[DIRECTIONS]
Write out the whole of the material exactly.

[ENTRIES SUPPLIED]
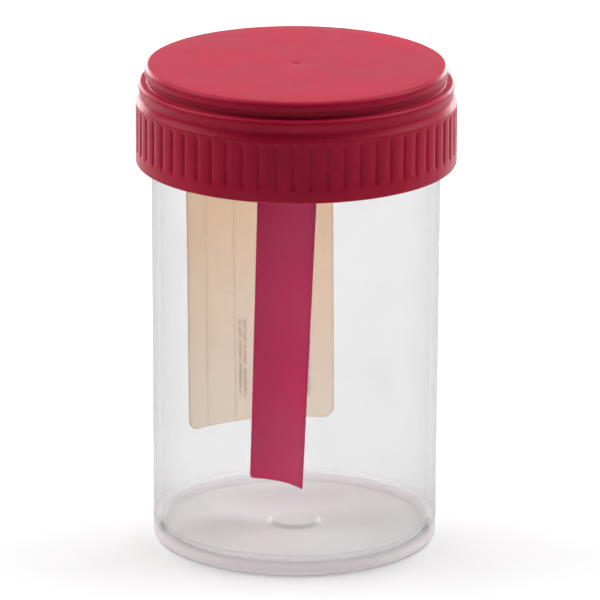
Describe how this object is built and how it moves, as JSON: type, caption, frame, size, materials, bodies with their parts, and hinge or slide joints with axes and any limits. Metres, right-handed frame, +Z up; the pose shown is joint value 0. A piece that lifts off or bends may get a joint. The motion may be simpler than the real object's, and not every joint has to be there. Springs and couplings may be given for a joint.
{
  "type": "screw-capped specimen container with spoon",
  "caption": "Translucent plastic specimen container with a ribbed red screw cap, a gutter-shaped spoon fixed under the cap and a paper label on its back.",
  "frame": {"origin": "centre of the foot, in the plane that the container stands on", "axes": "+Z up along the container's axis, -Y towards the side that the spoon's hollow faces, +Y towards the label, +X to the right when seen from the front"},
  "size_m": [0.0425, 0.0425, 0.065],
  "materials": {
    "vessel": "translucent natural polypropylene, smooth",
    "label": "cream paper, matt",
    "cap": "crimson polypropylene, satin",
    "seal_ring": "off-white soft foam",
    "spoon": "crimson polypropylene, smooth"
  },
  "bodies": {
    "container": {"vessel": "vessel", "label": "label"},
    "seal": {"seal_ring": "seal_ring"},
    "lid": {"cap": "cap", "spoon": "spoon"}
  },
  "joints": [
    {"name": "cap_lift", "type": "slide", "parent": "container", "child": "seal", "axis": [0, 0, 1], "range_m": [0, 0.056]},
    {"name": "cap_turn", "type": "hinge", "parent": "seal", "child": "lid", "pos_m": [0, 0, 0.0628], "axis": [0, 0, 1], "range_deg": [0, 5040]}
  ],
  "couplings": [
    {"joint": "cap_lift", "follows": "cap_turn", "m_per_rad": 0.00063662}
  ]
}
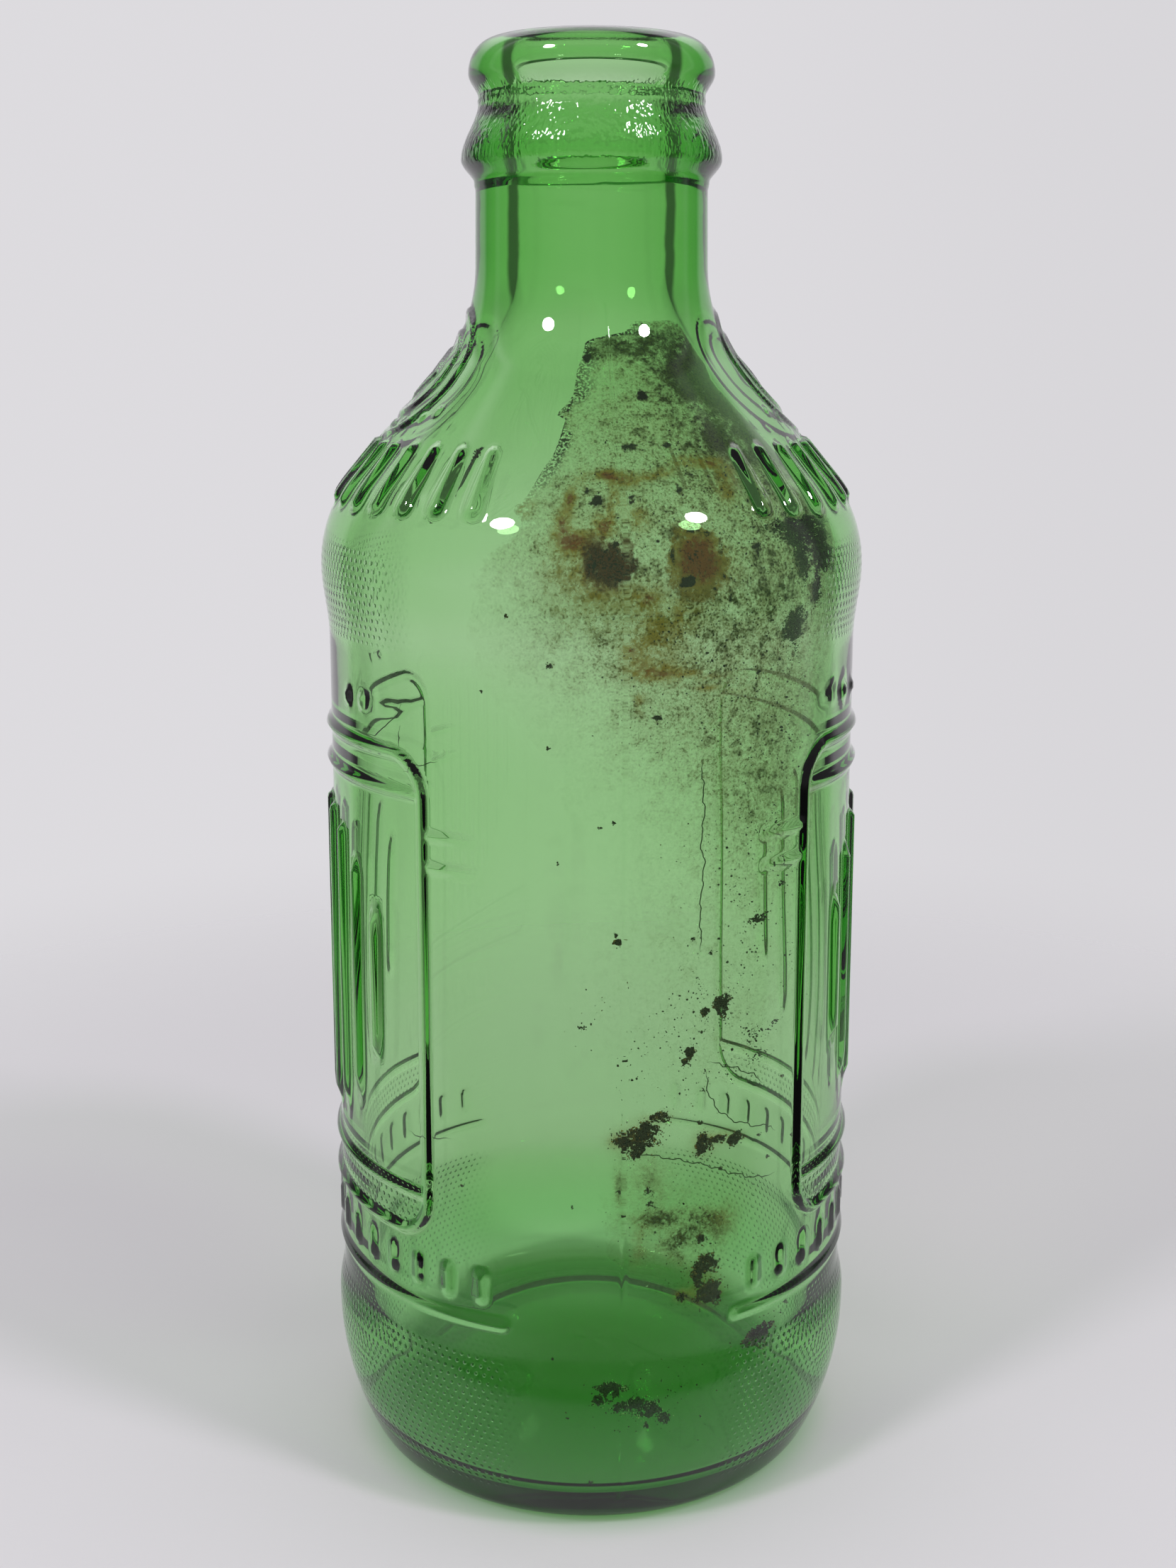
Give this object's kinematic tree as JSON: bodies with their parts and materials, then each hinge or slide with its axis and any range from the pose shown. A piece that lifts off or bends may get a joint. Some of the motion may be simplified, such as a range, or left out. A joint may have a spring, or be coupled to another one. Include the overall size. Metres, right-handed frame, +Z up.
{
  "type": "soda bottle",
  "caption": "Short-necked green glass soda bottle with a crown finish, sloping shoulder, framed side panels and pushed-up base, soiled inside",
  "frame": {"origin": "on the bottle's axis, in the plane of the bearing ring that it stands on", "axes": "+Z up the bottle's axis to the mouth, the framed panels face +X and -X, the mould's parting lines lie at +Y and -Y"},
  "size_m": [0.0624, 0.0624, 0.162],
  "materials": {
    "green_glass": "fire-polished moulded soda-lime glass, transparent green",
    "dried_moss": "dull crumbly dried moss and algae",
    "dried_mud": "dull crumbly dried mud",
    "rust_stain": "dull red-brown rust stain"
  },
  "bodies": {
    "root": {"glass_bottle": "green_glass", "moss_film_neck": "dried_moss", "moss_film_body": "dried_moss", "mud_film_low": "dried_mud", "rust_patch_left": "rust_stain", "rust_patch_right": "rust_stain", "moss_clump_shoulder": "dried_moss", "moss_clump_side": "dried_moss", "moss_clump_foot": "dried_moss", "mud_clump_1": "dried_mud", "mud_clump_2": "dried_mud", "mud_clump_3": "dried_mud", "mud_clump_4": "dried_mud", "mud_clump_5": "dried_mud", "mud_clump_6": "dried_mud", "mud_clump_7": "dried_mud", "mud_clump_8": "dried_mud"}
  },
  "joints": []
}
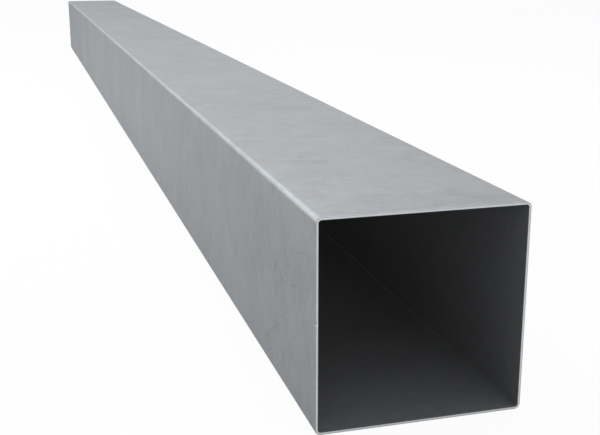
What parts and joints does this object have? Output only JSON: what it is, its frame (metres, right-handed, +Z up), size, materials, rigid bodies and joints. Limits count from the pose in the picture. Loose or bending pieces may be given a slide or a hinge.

[WRITTEN RESPONSE]
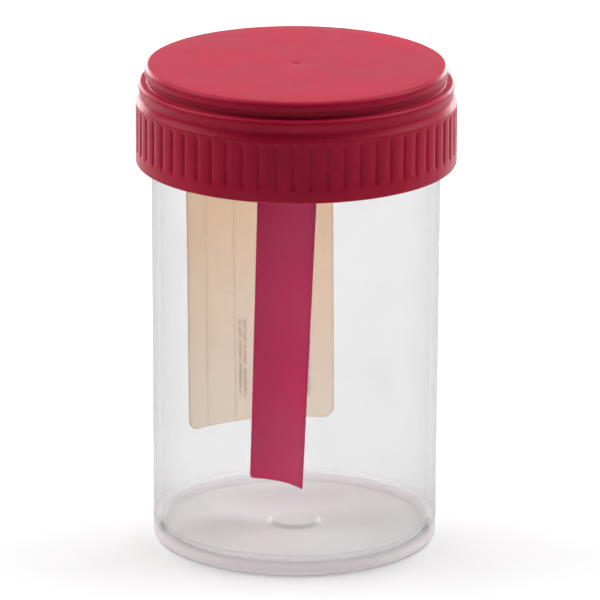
Describe how this object is built and how it moves, as JSON: type, caption, frame, size, materials, bodies with their parts, and hinge or slide joints with axes and any limits. Metres, right-handed frame, +Z up; the pose shown is joint value 0. A piece that lifts off or bends may get a joint. The motion may be simpler than the real object's, and not every joint has to be there. Springs and couplings may be given for a joint.
{
  "type": "screw-capped specimen container with spoon",
  "caption": "Translucent plastic specimen container with a ribbed red screw cap, a gutter-shaped spoon fixed under the cap and a paper label on its back.",
  "frame": {"origin": "centre of the foot, in the plane that the container stands on", "axes": "+Z up along the container's axis, -Y towards the side that the spoon's hollow faces, +Y towards the label, +X to the right when seen from the front"},
  "size_m": [0.0425, 0.0425, 0.065],
  "materials": {
    "vessel": "translucent natural polypropylene, smooth",
    "label": "cream paper, matt",
    "cap": "crimson polypropylene, satin",
    "seal_ring": "off-white soft foam",
    "spoon": "crimson polypropylene, smooth"
  },
  "bodies": {
    "container": {"vessel": "vessel", "label": "label"},
    "seal": {"seal_ring": "seal_ring"},
    "lid": {"cap": "cap", "spoon": "spoon"}
  },
  "joints": [
    {"name": "cap_lift", "type": "slide", "parent": "container", "child": "seal", "axis": [0, 0, 1], "range_m": [0, 0.056]},
    {"name": "cap_turn", "type": "hinge", "parent": "seal", "child": "lid", "pos_m": [0, 0, 0.0628], "axis": [0, 0, 1], "range_deg": [0, 5040]}
  ],
  "couplings": [
    {"joint": "cap_lift", "follows": "cap_turn", "m_per_rad": 0.00063662}
  ]
}
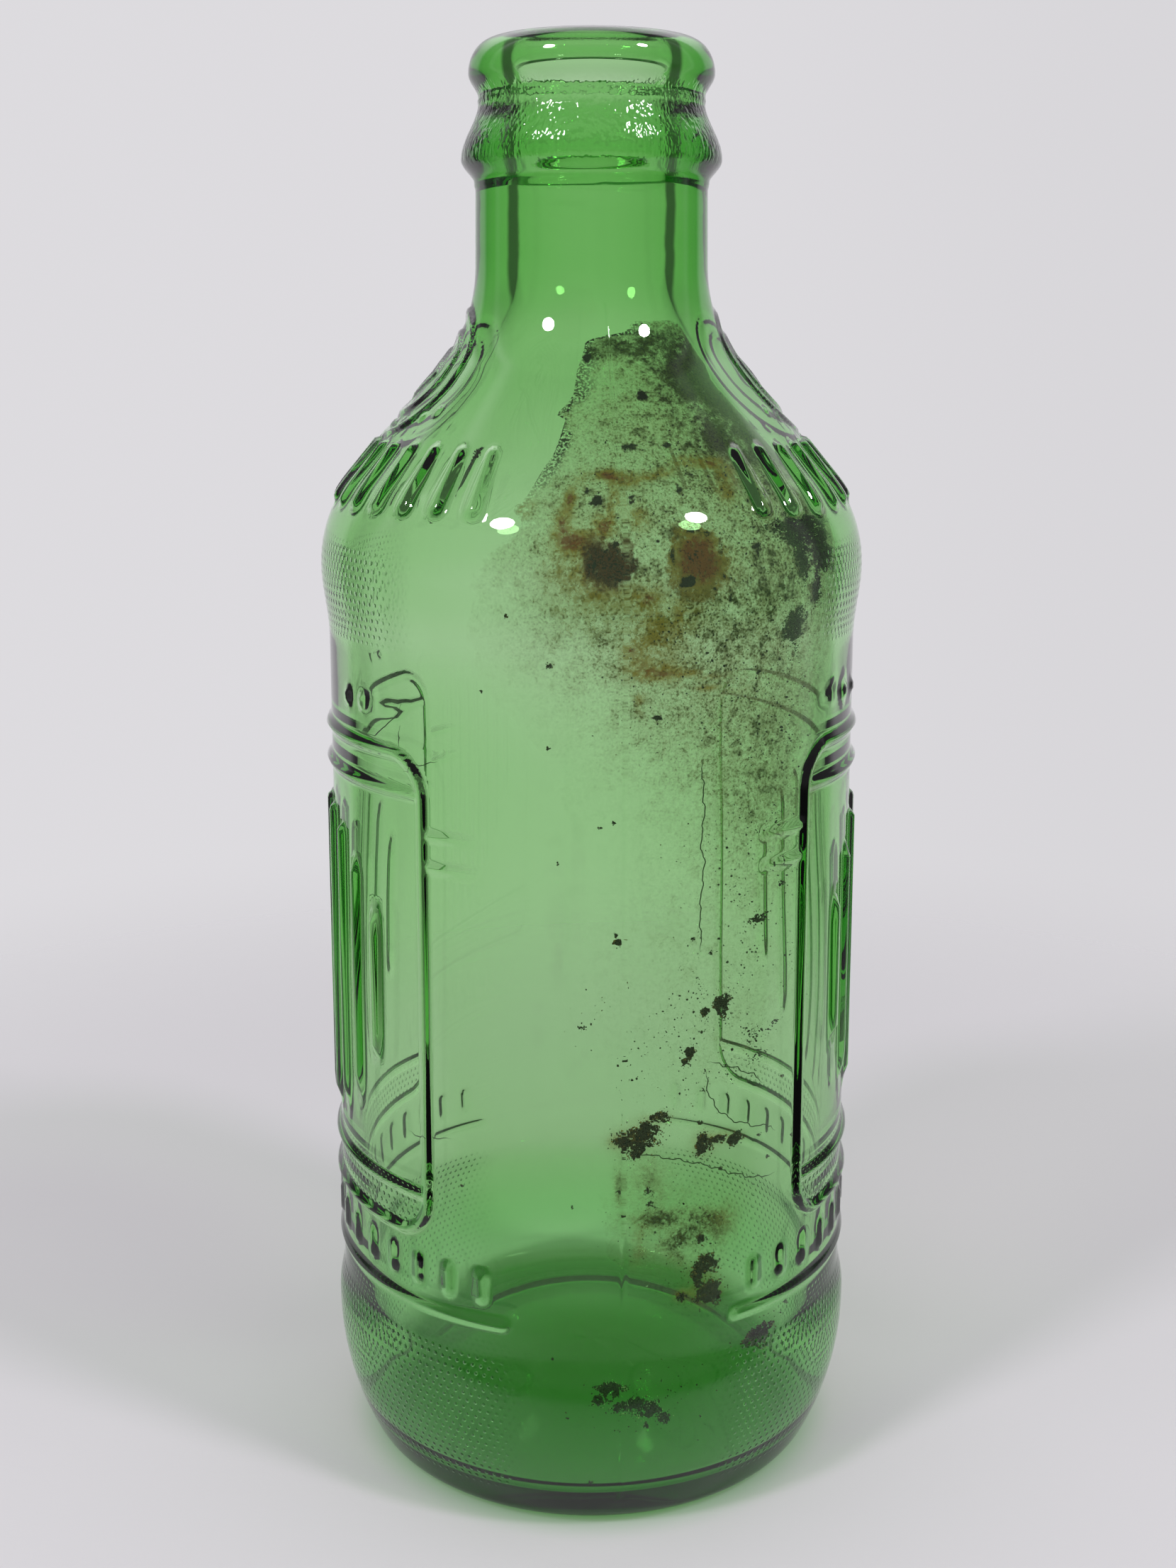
Give this object's kinematic tree as JSON: bodies with their parts and materials, then each hinge or slide with its axis and any range from the pose shown. A piece that lifts off or bends may get a joint. Some of the motion may be simplified, such as a range, or left out. A joint may have a spring, or be coupled to another one. Include the overall size. Metres, right-handed frame, +Z up.
{
  "type": "soda bottle",
  "caption": "Short-necked green glass soda bottle with a crown finish, sloping shoulder, framed side panels and pushed-up base, soiled inside",
  "frame": {"origin": "on the bottle's axis, in the plane of the bearing ring that it stands on", "axes": "+Z up the bottle's axis to the mouth, the framed panels face +X and -X, the mould's parting lines lie at +Y and -Y"},
  "size_m": [0.0624, 0.0624, 0.162],
  "materials": {
    "green_glass": "fire-polished moulded soda-lime glass, transparent green",
    "dried_moss": "dull crumbly dried moss and algae",
    "dried_mud": "dull crumbly dried mud",
    "rust_stain": "dull red-brown rust stain"
  },
  "bodies": {
    "root": {"glass_bottle": "green_glass", "moss_film_neck": "dried_moss", "moss_film_body": "dried_moss", "mud_film_low": "dried_mud", "rust_patch_left": "rust_stain", "rust_patch_right": "rust_stain", "moss_clump_shoulder": "dried_moss", "moss_clump_side": "dried_moss", "moss_clump_foot": "dried_moss", "mud_clump_1": "dried_mud", "mud_clump_2": "dried_mud", "mud_clump_3": "dried_mud", "mud_clump_4": "dried_mud", "mud_clump_5": "dried_mud", "mud_clump_6": "dried_mud", "mud_clump_7": "dried_mud", "mud_clump_8": "dried_mud"}
  },
  "joints": []
}
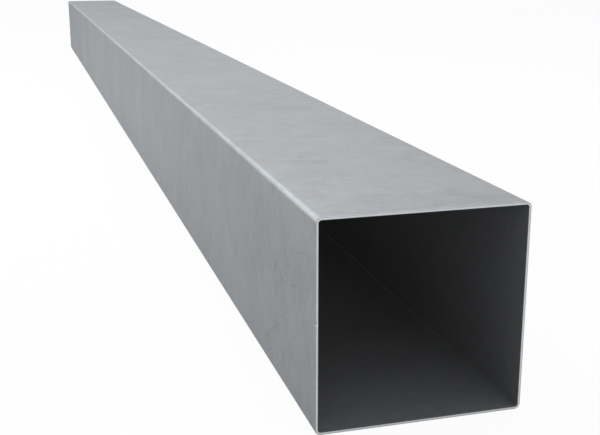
What parts and joints does this object have? Output only JSON: what it is, its frame (metres, right-handed, +Z up), size, materials, rigid bodies and joints. Limits count from the pose in the picture. Loose or bending pieces may be given a slide or a hinge.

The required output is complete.